В сентябре Лаутерпахты переехали в Кембридж, в таунхаус на Кранмер-роуд, 6, побольше их прежнего. Эти просторные дома тянулись вдоль тенистой аллеи, у многих имелась собственная подъездная дорожка. Макнейры продали свое жилище младшим друзьям за тысячу восемьсот фунтов. В доме имелись гостиные, столовая, кладовая, отдельная кухня для приготовления пищи. Еда подавалась строго по расписанию – в час дня обед, в семь ужин, – и всех членов семьи призывал к столу медный гонг. Чай – в половине пятого, обычно к нему подавали бисквитный торт «Виктория» из «Фицбиллиз» – местной кондитерской, которая существует в Кембридже и поныне{160}.

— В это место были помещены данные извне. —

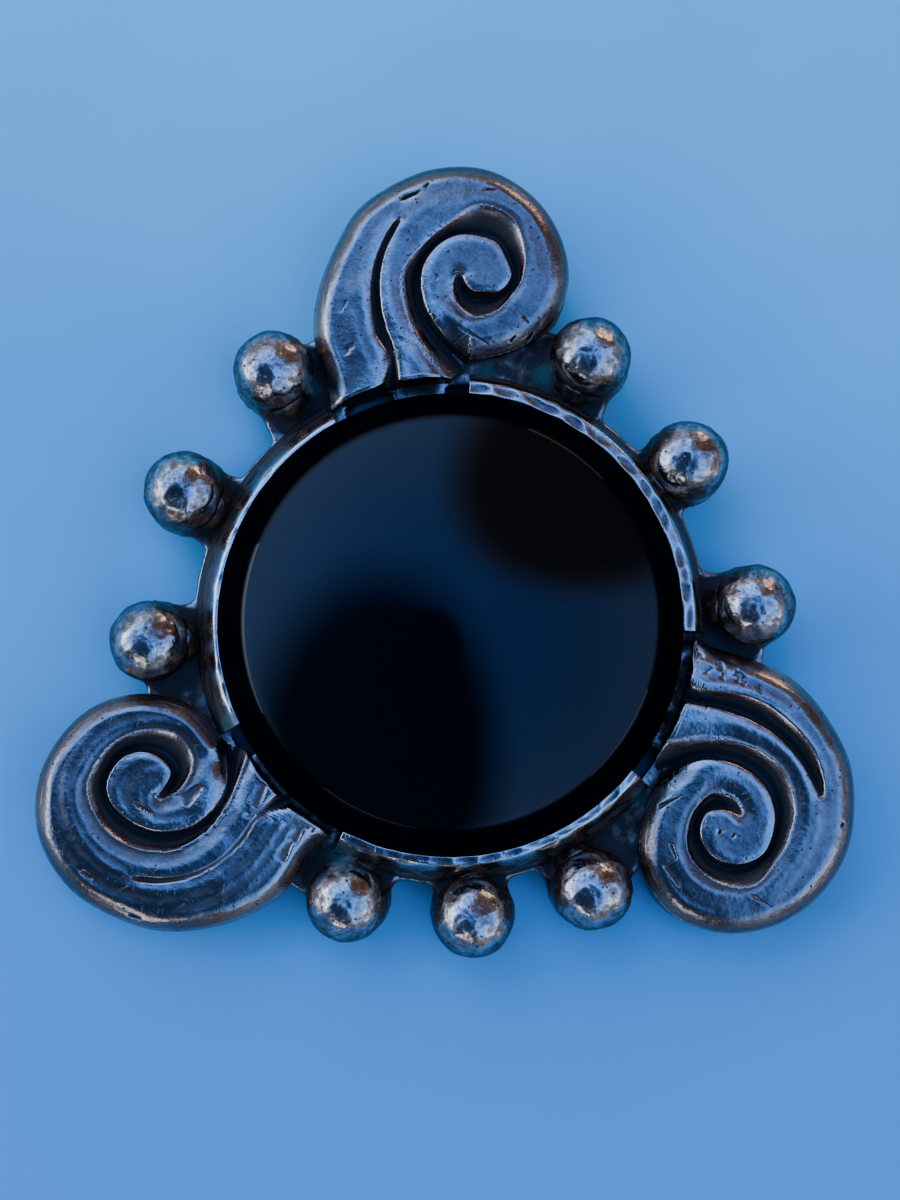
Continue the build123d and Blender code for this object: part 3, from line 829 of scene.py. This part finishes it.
def hammer(piece, strip, depth, chance):
    """Beats two rows of shallow dishes into a bezel strip, on its top edge and its wall.

    They meet in ridges. Each is scattered out from the stone and set askew, and is longer than it is wide.
    """
    scatter, askew, narrowness, dish = 0.25, 0.9, 0.55, 0.32
    shallowest, deepest = 0.9, 1.5
    co = places(piece)
    middle = math.radians((strip["start"] + strip["end"]) / 2)
    turn = (np.arctan2(co[:, 1], co[:, 0]) - middle + math.pi) % (2 * math.pi) - math.pi
    along, out = turn * STONE_RADIUS, np.hypot(co[:, 0], co[:, 1])
    length = strip_length(strip)
    count = round(length / strip["mark"])
    blows = [((spot + chance.uniform(0.0, 1.0)) / count * length - length / 2,
              row_out + chance.uniform(-scatter, scatter), row_height)
             for row_out, row_height in ((BEZEL_LIP + strip["top"] / 2, BEZEL_TOP), LOWER_MARKS)
             for spot in range(count)]
    gap_out = out[:, None] - [blow[1] for blow in blows]
    gap_along = along[:, None] - [blow[0] for blow in blows] + chance.normal(0, askew, len(blows)) * gap_out
    gap_up = co[:, 2, None] - [blow[2] for blow in blows]
    spread = (narrowness * gap_along) ** 2 + gap_out ** 2 + gap_up ** 2
    lift = (depth * (spread / dish - chance.uniform(shallowest, deepest, len(blows)))).min(1)
    normals = np.empty(len(co) * 3, np.float32)
    piece.data.vertices.foreach_get("normal", normals)
    # The foot and the lip at the stone stay as they are
    seen = ease((co[:, 2] - PLATE_TOP) / 0.5) * ease((out - BEZEL_LIP) / 0.15)
    put(piece, co + (np.minimum(lift, 0) * seen)[:, None] * normals.reshape(-1, 3))


class BROOCH_OT_scrolls(bpy.types.Operator):
    """Carve the three scrolls"""
    bl_idname = "brooch.scrolls"
    bl_label = "Scrolls"

    def execute(self, context):
        cast = old_silver("cast_silver")
        for scroll in SCROLLS:
            finish_piece(carved_scroll(scroll), cast, "oxidised_silver", "silver_mount")
        return {"FINISHED"}


class BROOCH_OT_plate(bpy.types.Operator):
    """Build the back plate with its lobes, webs, slots and solder"""
    bl_idname = "brooch.plate"
    bl_label = "Back plate"

    def execute(self, context):
        middle, thickness = (PLATE_UNDERSIDE + PLATE_TOP) / 2, PLATE_TOP - PLATE_UNDERSIDE
        deselect()
        parts = [cylinder(PLATE_RADIUS, thickness, (0, 0, middle), 256)]
        for ball in BALLS:
            out = PLATE_RADIUS + ball["outside"]
            turn = Matrix.Rotation(math.radians(ball["direction"]), 4, "Z")
            parts.append(cylinder(LOBE_RADIUS, thickness, turn @ Vector((out, 0, middle))))
            bpy.ops.mesh.primitive_cube_add(size=1.0)
            neck = bpy.context.object
            neck.data.transform(Matrix.Diagonal((out - HOLE_RADIUS, NECK_WIDTH, thickness, 1)))
            # A neck narrows outwards
            co = places(neck)
            co[:, 1] *= np.where(co[:, 0] > 0, 0.87, 1.25)
            co += ((out + HOLE_RADIUS) / 2, 0, middle)
            put(neck, co)
            neck.data.transform(turn)
            parts.append(neck)
            # A cone of solder is sunk a little into the plate
            for cone in SOLDER:
                centre = (out - cone["inwards"], 0, PLATE_TOP + cone["height"] / 2 - 0.2)
                bpy.ops.mesh.primitive_cone_add(vertices=48, radius1=cone["foot"], radius2=cone["head"],
                                                depth=cone["height"], location=turn @ Vector(centre))
                parts.append(bpy.context.object)
            # A web starts within the hole, which is cut later
            if ball["web"] is not None:
                web = bar(8.0, out + WEB_REACH, PLATE_UNDERSIDE, PLATE_TOP)
                parts.append(turned("web", web, 24, *sorted((ball["direction"], ball["web"]))))
        plate = joined("back_plate", parts)
        modified(plate, "REMESH", mode="VOXEL", voxel_size=0.2)
        less(plate, cylinder(HOLE_RADIUS, 9.0, (0, 0, middle), 256))
        for slot in SLOTS:
            less(plate, turned("slot", bar(10.0, SLOT_RADIUS, 0.0, 8.0), 16, slot["start"], slot["end"]))
        # The hollow under each scroll is cut out of the plate too, with some room below and above
        blank, room = 10, 0.1
        for scroll in SCROLLS:
            cutter = turned("hollow", bar(0.0, blank, 0.0, POCKET_HEIGHT + 2 * room), 120)
            co = places(cutter)
            turn = np.arctan2(co[:, 1], co[:, 0])
            edge = reach(scroll, turn, SCROLL_WALL, POCKET_RADIUS) * np.hypot(co[:, 0], co[:, 1]) / blank
            put(cutter, np.column_stack([edge * np.cos(turn), edge * np.sin(turn), co[:, 2]]))
            cutter.data.transform(on_plate(scroll, -room))
            less(plate, cutter)
        # Cast metal has soft edges and a grainy skin
        modified(plate, "REMESH", mode="VOXEL", voxel_size=0.22)
        modified(plate, "SMOOTH", factor=0.5, iterations=6)
        dented(plate, 1.1, 0.16, detail=2)
        note_crests(plate)
        finish_piece(plate, old_silver("plate_silver"), "oxidised_silver", "silver_mount")
        return {"FINISHED"}


class BROOCH_OT_bezel(bpy.types.Operator):
    """Hammer the three bezel strips round the stone"""
    bl_idname = "brooch.bezel"
    bl_label = "Bezel strips"

    def execute(self, context):
        hammered = old_silver("hammered_silver")
        chance = np.random.default_rng(7)
        for strip in BEZELS:
            # From within the plate it stands straight up, leans in over the stone, and comes down in a slope
            sunk, straight, leaning, belly, bevel = 3.0, 4.5, 5.5, 22.3, 0.1
            ridge = BEZEL_LIP + strip["top"]
            inner = [(BEZEL_WALL, sunk), (BEZEL_WALL, straight), (BEZEL_WAIST, leaning)]
            top = [(BEZEL_LIP, BEZEL_TOP - bevel), (BEZEL_LIP + bevel, BEZEL_TOP), (ridge, BEZEL_TOP - 0.12)]
            outer = [((ridge + belly) / 2, LOWER_MARKS[1]), (BEZEL_FOOT, PLATE_TOP), (BEZEL_FOOT, sunk)]
            # Both ways its vertices are about 0.1 mm apart
            profile, steps = in_steps(inner + top + outer, 0.11), round(strip_length(strip) / 0.12)
            piece = turned("bezel_" + strip["name"], profile, steps, strip["start"], strip["end"])
            edit(bpy.ops.mesh.vertices_smooth, factor=0.5, repeat=2)
            hammer(piece, strip, context.scene.brooch_shapes.hammer_depth / MM, chance)
            edit(bpy.ops.mesh.vertices_smooth, factor=0.5, repeat=1)
            note_crests(piece, rounds=6, scale=0.025)
            finish_piece(piece, hammered, "oxidised_silver", "silver_mount")
        return {"FINISHED"}


class BROOCH_OT_balls(bpy.types.Operator):
    """Set the nine balls on their lobes"""
    bl_idname = "brooch.balls"
    bl_label = "Balls"

    def execute(self, context):
        shapes = context.scene.brooch_shapes
        worn = old_silver("ball_silver")
        deselect()
        # The rims of the dents rise a little, so a ball starts smaller, and it ends at the plate's underside
        bpy.ops.mesh.primitive_uv_sphere_add(segments=120, ring_count=80, radius=BALL_RADIUS - 0.05)
        pattern = bpy.context.object
        edit(bpy.ops.mesh.bisect, plane_co=(0, 0, PLATE_UNDERSIDE - BALL_CENTRE), plane_no=(0, 0, 1),
             use_fill=True, clear_inner=True)
        for number, ball in enumerate(BALLS, 1):
            piece = pattern.copy()
            piece.data = pattern.data.copy()
            piece.name = f"ball_{number}"
            bpy.context.scene.collection.objects.link(piece)
            piece.data.transform(Matrix.Rotation(2.4 * number, 4, "Z"))
            out = PLATE_RADIUS + ball["outside"]
            turn = Matrix.Rotation(math.radians(ball["direction"]), 4, "Z")
            piece.data.transform(Matrix.Translation(turn @ Vector((out, 0, BALL_CENTRE))))
            for size, depth in ((1.5, shapes.ball_dents / MM), (0.6, 0.35 * shapes.ball_dents / MM)):
                dented(piece, size, depth, level=0.65)
            note_crests(piece)
            finish_piece(piece, worn, "oxidised_silver", "silver_mount")
        bpy.data.objects.remove(pattern)
        return {"FINISHED"}


class BROOCH_OT_stone(bpy.types.Operator):
    """Turn and polish the onyx"""
    bl_idname = "brooch.stone"
    bl_label = "Onyx"

    def execute(self, context):
        dome = APEX - GIRDLE_TOP
        crown_rise = dome - SHOULDER_ARC
        crown = (STONE_RADIUS ** 2 + dome ** 2 - 2 * STONE_RADIUS * SHOULDER_ARC) / (2 * crown_rise)
        joint = math.asin((crown - dome) / (crown - SHOULDER_ARC))
        # A bevelled seat, the arc of the shoulder and the larger arc of the crown
        profile = [(0.0, SEAT_HEIGHT), (STONE_RADIUS - 0.3, SEAT_HEIGHT), (STONE_RADIUS, SEAT_HEIGHT + 0.25)]
        profile += [(STONE_RADIUS - SHOULDER_ARC * (1 - math.cos(angle)),
                     GIRDLE_TOP + SHOULDER_ARC * math.sin(angle))
                    for angle in np.linspace(0, joint, 24)]
        profile += [(crown * math.cos(angle), APEX - crown * (1 - math.sin(angle)))
                    for angle in np.linspace(joint, math.pi / 2, 36)[1:]]
        profile[-1] = (0.0, APEX)
        stone = turned("onyx", profile, 200)
        finish_piece(stone, polished_onyx(), "polished_onyx", "onyx_cabochon", smooth_angle=40)
        return {"FINISHED"}


class BROOCH_OT_pin(bpy.types.Operator):
    """Give the pin across the back its finish"""
    bl_idname = "brooch.pin"
    bl_label = "Pin"

    def execute(self, context):
        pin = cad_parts["brooch_pin"]
        pin.data.materials.clear()
        pin.data.materials.append(old_silver("drawn_silver_wire"))
        return {"FINISHED"}


class BROOCH_OT_stage(bpy.types.Operator):
    """Lay the sheet and set the lights and the camera"""
    bl_idname = "brooch.stage"
    bl_label = "Sheet, lights and camera"

    def execute(self, context):
        deselect()
        bpy.ops.mesh.primitive_plane_add(size=12.0, location=(0, 0, 0))
        sheet = context.object
        sheet.name = "sheet"
        sheet.data.materials.append(pale_sheet())
        middle = stone_axis() * MM
        context.scene.world = soft_dome()
        boxes = table(
            "name azimuth elevation distance width height glow tint",
            ("left", 178, 19, 0.6, 0.50, 0.10, 6.0, "#C4DCFF"),
            ("right", -30, 19, 0.6, 0.30, 0.10, 3.0, "#B9D2FF"),
            ("low", 245, 18, 0.6, 0.30, 0.10, 4.0, "#D5E3FF"),
            ("warm", 58, 12, 0.6, 0.24, 0.08, 4.5, "#FFE6DA"),
        )
        for box in boxes:
            azimuth, elevation = math.radians(box["azimuth"]), math.radians(box["elevation"])
            level = math.cos(elevation)
            way = Vector((math.cos(azimuth) * level, math.sin(azimuth) * level, math.sin(elevation)))
            bpy.ops.object.light_add(type="AREA", location=middle + way * box["distance"])
            light = context.object
            light.name = "softbox_" + box["name"]
            light.rotation_euler = way.to_track_quat("Z", "Y").to_euler()
            light.data.shape = "RECTANGLE"
            light.data.size = box["width"]
            light.data.size_y = box["height"]
            light.data.energy = box["glow"] * math.pi * box["width"] * box["height"]
            light.data.color = colour(box["tint"])[:3]
        # The camera looks down at 85 degrees, 200 mm from a point just above the middle of the brooch, and
        # its lens frames the brooch as in the photograph
        tilt, away = math.radians(5.0), 200 * MM
        aim = Vector((middle.x, middle.y, 0)) + Vector((-0.03, 2.25, 3.0)) * MM
        bpy.ops.object.camera_add(location=aim + Vector((0, -math.sin(tilt), math.cos(tilt))) * away,
                                  rotation=(tilt, 0, 0))
        camera = context.object
        camera.data.lens = 69.3
        camera.data.sensor_width = 36
        camera.data.clip_start = 0.01
        context.scene.camera = camera
        return {"FINISHED"}


STEPS = (BROOCH_OT_plate, BROOCH_OT_scrolls, BROOCH_OT_bezel, BROOCH_OT_balls, BROOCH_OT_stone, BROOCH_OT_pin,
         BROOCH_OT_stage)


class BROOCH_PT_panel(bpy.types.Panel):
    """Sizes, colours and steps of the brooch"""
    bl_idname = "BROOCH_PT_panel"
    bl_label = "Onyx brooch"
    bl_space_type = "VIEW_3D"
    bl_region_type = "UI"
    bl_category = "Brooch"

    def draw(self, context):
        for group in (context.scene.brooch_shapes, context.scene.brooch_finish):
            for name in group.__annotations__:
                self.layout.prop(group, name)
        for step in STEPS:
            self.layout.operator(step.bl_idname)


CLASSES = (BroochShapes, BroochFinish, *STEPS, BROOCH_PT_panel)


def register():
    for each in CLASSES:
        bpy.utils.register_class(each)
    bpy.types.Scene.brooch_shapes = PointerProperty(type=BroochShapes)
    bpy.types.Scene.brooch_finish = PointerProperty(type=BroochFinish)


def unregister():
    del bpy.types.Scene.brooch_finish
    del bpy.types.Scene.brooch_shapes
    for each in reversed(CLASSES):
        bpy.utils.unregister_class(each)


def main():
    register()
    bpy.ops.brooch.plate()
    bpy.ops.brooch.scrolls()
    bpy.ops.brooch.bezel()
    bpy.ops.brooch.balls()
    bpy.ops.brooch.stone()
    bpy.ops.brooch.pin()
    bpy.ops.brooch.stage()


if __name__ == "__main__":
    main()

На втором этаже – три спальни, отдельные для мужа, жены и ребенка, а также кабинет Лаутерпахта. Там он работал, частенько включая фоном классическую музыку, сидя в кресле с подлокотниками из ореха за большим обтянутым кожей столом красного дерева.
Окно выходило в сад с яблонями и сливами. Лаутерпахт любил обрезать деревья. Также он мог любоваться своими любимыми цветами – нарциссами, розами и ландышами. Лужайку садовник обязан был не только прополоть, избавив от сорняков, но и обкосить – Лаутерпахт всю жизнь боялся промочить ноги и простудиться, а потому по сырой траве ходил на пятках, задрав носки ботинок и таким образом сокращая контакт с мокрой землей.
– Живописно, – подытожил Эли.
Лаутерпахт получал теперь хорошее жалование, но богатой его семью не назовешь. Меблировка дома была скромной, в первые десять лет отсутствовало центральное отопление. Единственной роскошью, какую Лаутерпахты себе позволили, стала покупка автомобиля за 90 фунтов – подержанного синего «стандард 9 салун», произведенного в Ковентри. Герш оказался нервным водителем, и, как только скорость превышала 50 миль в час, его тревожность зашкаливала.
Перечень других жителей той же улицы отражает новый и разнообразный мир, куда попал Лаутерпахт. Ближайшим соседом, в доме 8, был доктор Брук, священник на пенсии. Дэвид Уинтон Томас, профессор иврита, некогда член сборной Уэльса по регби, жил напротив, в доме 4. Далее, в доме 13, жил сэр Перси Уинфилд, профессор английского права и главный в стране эксперт по истории деликта[10] («Уинфилд о деликте», поныне используемое справочное издание, по словам историка Саймона Шамы, раз и навсегда отбило у него интерес к юриспруденции){161}.
Сэр Эрнест Баркер, профессор политологии, жил в доме 17. В ту пору он работал над книгой «Британия и британский народ». Артур Кук, заслуженный профессор классической археологии, занимал дом 19. В доме 23 жил профессор Фрэнк Дебенхэм, географ, первый руководитель Института полярных исследований имени Скотта (в молодости он отправился вместе с Робертом Фальконом Скоттом в ставшую для того последней антарктическую экспедицию, но не принял участие в роковом походе к Южному полюсу, поскольку получил травму, играя в футбол на глубоком снегу){162}.